Resonant Motion of a Spin-Stabilized Thrusting Spacecraft

The attitude instability of a spin-stabilized, thrusting upper stage spacecraft is investigated based on a two-body model consisting of a symmetric main body, representing the spacecraft, and a spherical pendulum, representing the liquefied slag pool entrapped in the aft section of the rocket motor. Exact time-varying nonlinear equations are derived and used to eliminate the drawbacks of conventional linear models. To study the stability of the spacecraft's attitude motion, both the spacecraft and pendulum are assumed to be in states of steady spin about the symmetry axis of the spacecraft and the coupled time-varying nonlinear equation of the pendulum is simplified. A quasistationary solution to that equation and approximate resonance conditions are determined in terms of the system parameters.

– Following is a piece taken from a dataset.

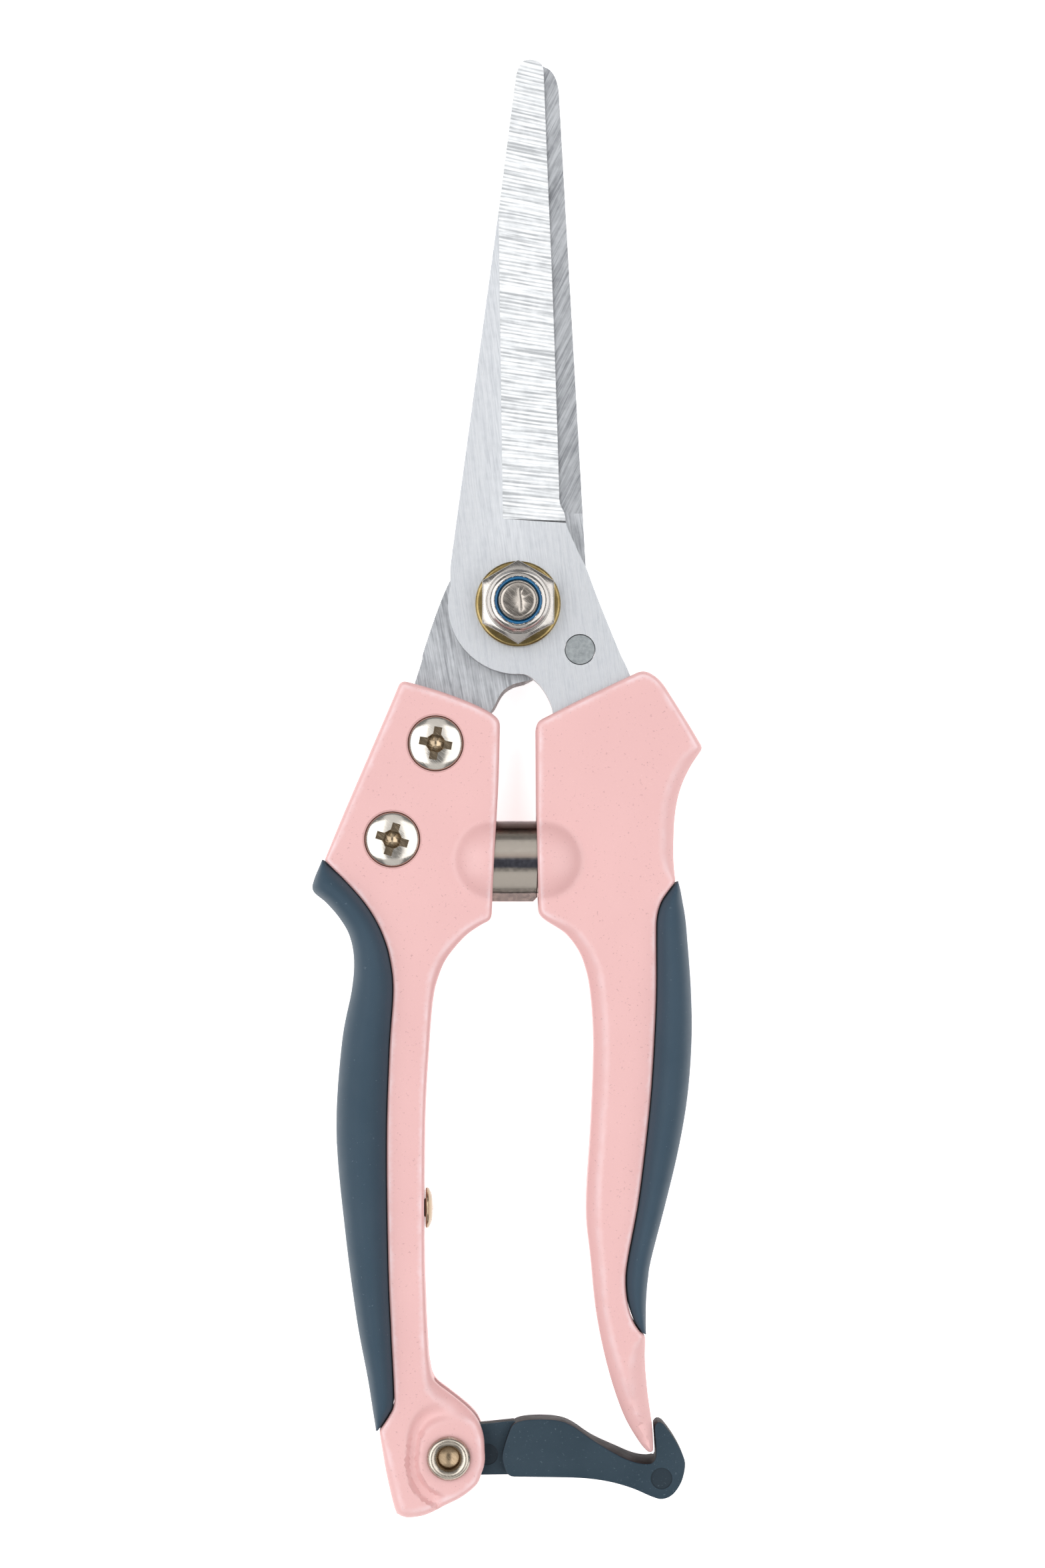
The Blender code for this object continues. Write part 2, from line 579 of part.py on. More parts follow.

The analysis shows that the pendulum is subject to a combination of parametric and external-type excitation by the main body and that energy from the excited pendulum is fed into the main body to develop the coning instability. When one of the resonance conditions and real flight data are used in the original time-varying nonlinear equations, the results match well with the observed motion before and after motor burnout of typical spin-stabilized upper stages. Some numerical examples are presented to explain the mechanism of the coning angle growth and how disturbance moments are generated.